- Material
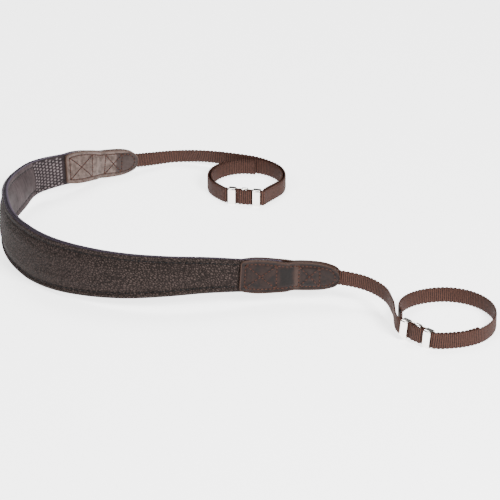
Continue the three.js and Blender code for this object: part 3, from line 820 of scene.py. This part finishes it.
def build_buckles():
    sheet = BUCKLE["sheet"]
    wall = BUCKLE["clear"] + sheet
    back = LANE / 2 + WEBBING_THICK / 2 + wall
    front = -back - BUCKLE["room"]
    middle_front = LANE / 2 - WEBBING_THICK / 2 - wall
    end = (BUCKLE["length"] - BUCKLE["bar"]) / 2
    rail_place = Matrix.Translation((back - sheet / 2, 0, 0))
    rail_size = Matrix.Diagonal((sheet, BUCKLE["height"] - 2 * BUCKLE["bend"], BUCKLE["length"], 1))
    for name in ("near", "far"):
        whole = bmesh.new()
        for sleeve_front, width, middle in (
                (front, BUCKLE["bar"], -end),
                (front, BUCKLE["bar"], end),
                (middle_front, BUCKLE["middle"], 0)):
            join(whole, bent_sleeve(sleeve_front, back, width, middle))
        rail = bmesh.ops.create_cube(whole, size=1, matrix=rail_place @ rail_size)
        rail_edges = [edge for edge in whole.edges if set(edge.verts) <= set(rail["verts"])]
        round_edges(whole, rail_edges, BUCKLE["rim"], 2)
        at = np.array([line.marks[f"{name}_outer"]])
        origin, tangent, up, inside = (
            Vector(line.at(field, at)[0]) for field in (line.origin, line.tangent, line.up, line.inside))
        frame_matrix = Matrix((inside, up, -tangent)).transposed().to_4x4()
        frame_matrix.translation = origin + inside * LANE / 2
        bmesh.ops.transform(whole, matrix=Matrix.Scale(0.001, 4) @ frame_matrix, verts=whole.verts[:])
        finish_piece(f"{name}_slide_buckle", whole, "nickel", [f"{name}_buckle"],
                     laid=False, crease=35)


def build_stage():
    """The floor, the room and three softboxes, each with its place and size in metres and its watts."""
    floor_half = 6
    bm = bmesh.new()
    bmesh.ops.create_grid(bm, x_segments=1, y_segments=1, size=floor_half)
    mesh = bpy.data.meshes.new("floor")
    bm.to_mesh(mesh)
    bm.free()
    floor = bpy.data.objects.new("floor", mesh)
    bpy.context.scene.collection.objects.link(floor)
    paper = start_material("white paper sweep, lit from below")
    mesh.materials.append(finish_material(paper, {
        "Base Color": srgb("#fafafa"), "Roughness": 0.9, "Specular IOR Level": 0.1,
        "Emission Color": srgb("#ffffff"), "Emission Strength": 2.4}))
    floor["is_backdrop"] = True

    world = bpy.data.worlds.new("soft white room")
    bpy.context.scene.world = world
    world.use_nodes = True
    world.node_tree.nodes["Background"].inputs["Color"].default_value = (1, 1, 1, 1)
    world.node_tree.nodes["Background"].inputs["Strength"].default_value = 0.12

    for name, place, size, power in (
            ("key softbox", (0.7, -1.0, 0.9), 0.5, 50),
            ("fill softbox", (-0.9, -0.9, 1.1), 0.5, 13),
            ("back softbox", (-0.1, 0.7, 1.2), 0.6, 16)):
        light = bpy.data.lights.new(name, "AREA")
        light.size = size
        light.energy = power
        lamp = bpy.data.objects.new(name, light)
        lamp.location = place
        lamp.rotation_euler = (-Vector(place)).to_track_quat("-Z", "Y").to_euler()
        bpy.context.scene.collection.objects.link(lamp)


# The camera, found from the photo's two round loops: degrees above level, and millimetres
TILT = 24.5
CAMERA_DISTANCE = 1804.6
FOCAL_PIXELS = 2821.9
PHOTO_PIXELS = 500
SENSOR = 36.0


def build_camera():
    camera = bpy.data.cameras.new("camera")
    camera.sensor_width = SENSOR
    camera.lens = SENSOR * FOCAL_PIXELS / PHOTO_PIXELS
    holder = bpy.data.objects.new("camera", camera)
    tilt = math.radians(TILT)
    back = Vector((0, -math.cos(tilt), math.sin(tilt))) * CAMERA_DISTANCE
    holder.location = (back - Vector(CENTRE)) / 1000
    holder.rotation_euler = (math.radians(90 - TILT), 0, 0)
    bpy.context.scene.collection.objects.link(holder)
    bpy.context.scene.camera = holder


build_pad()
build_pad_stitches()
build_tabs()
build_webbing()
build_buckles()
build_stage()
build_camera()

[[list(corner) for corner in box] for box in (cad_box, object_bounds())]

- The problem
Extract all of the material exactly as it is written.

- The answer
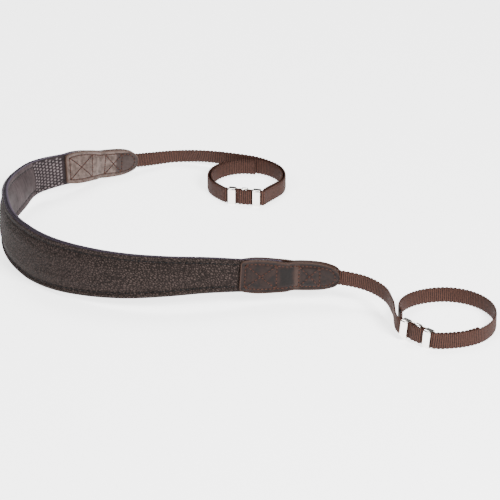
Continue the three.js and Blender code for this object: part 3, from line 820 of scene.py. This part finishes it.
def build_buckles():
    sheet = BUCKLE["sheet"]
    wall = BUCKLE["clear"] + sheet
    back = LANE / 2 + WEBBING_THICK / 2 + wall
    front = -back - BUCKLE["room"]
    middle_front = LANE / 2 - WEBBING_THICK / 2 - wall
    end = (BUCKLE["length"] - BUCKLE["bar"]) / 2
    rail_place = Matrix.Translation((back - sheet / 2, 0, 0))
    rail_size = Matrix.Diagonal((sheet, BUCKLE["height"] - 2 * BUCKLE["bend"], BUCKLE["length"], 1))
    for name in ("near", "far"):
        whole = bmesh.new()
        for sleeve_front, width, middle in (
                (front, BUCKLE["bar"], -end),
                (front, BUCKLE["bar"], end),
                (middle_front, BUCKLE["middle"], 0)):
            join(whole, bent_sleeve(sleeve_front, back, width, middle))
        rail = bmesh.ops.create_cube(whole, size=1, matrix=rail_place @ rail_size)
        rail_edges = [edge for edge in whole.edges if set(edge.verts) <= set(rail["verts"])]
        round_edges(whole, rail_edges, BUCKLE["rim"], 2)
        at = np.array([line.marks[f"{name}_outer"]])
        origin, tangent, up, inside = (
            Vector(line.at(field, at)[0]) for field in (line.origin, line.tangent, line.up, line.inside))
        frame_matrix = Matrix((inside, up, -tangent)).transposed().to_4x4()
        frame_matrix.translation = origin + inside * LANE / 2
        bmesh.ops.transform(whole, matrix=Matrix.Scale(0.001, 4) @ frame_matrix, verts=whole.verts[:])
        finish_piece(f"{name}_slide_buckle", whole, "nickel", [f"{name}_buckle"],
                     laid=False, crease=35)


def build_stage():
    """The floor, the room and three softboxes, each with its place and size in metres and its watts."""
    floor_half = 6
    bm = bmesh.new()
    bmesh.ops.create_grid(bm, x_segments=1, y_segments=1, size=floor_half)
    mesh = bpy.data.meshes.new("floor")
    bm.to_mesh(mesh)
    bm.free()
    floor = bpy.data.objects.new("floor", mesh)
    bpy.context.scene.collection.objects.link(floor)
    paper = start_material("white paper sweep, lit from below")
    mesh.materials.append(finish_material(paper, {
        "Base Color": srgb("#fafafa"), "Roughness": 0.9, "Specular IOR Level": 0.1,
        "Emission Color": srgb("#ffffff"), "Emission Strength": 2.4}))
    floor["is_backdrop"] = True

    world = bpy.data.worlds.new("soft white room")
    bpy.context.scene.world = world
    world.use_nodes = True
    world.node_tree.nodes["Background"].inputs["Color"].default_value = (1, 1, 1, 1)
    world.node_tree.nodes["Background"].inputs["Strength"].default_value = 0.12

    for name, place, size, power in (
            ("key softbox", (0.7, -1.0, 0.9), 0.5, 50),
            ("fill softbox", (-0.9, -0.9, 1.1), 0.5, 13),
            ("back softbox", (-0.1, 0.7, 1.2), 0.6, 16)):
        light = bpy.data.lights.new(name, "AREA")
        light.size = size
        light.energy = power
        lamp = bpy.data.objects.new(name, light)
        lamp.location = place
        lamp.rotation_euler = (-Vector(place)).to_track_quat("-Z", "Y").to_euler()
        bpy.context.scene.collection.objects.link(lamp)


# The camera, found from the photo's two round loops: degrees above level, and millimetres
TILT = 24.5
CAMERA_DISTANCE = 1804.6
FOCAL_PIXELS = 2821.9
PHOTO_PIXELS = 500
SENSOR = 36.0


def build_camera():
    camera = bpy.data.cameras.new("camera")
    camera.sensor_width = SENSOR
    camera.lens = SENSOR * FOCAL_PIXELS / PHOTO_PIXELS
    holder = bpy.data.objects.new("camera", camera)
    tilt = math.radians(TILT)
    back = Vector((0, -math.cos(tilt), math.sin(tilt))) * CAMERA_DISTANCE
    holder.location = (back - Vector(CENTRE)) / 1000
    holder.rotation_euler = (math.radians(90 - TILT), 0, 0)
    bpy.context.scene.collection.objects.link(holder)
    bpy.context.scene.camera = holder


build_pad()
build_pad_stitches()
build_tabs()
build_webbing()
build_buckles()
build_stage()
build_camera()

[[list(corner) for corner in box] for box in (cad_box, object_bounds())]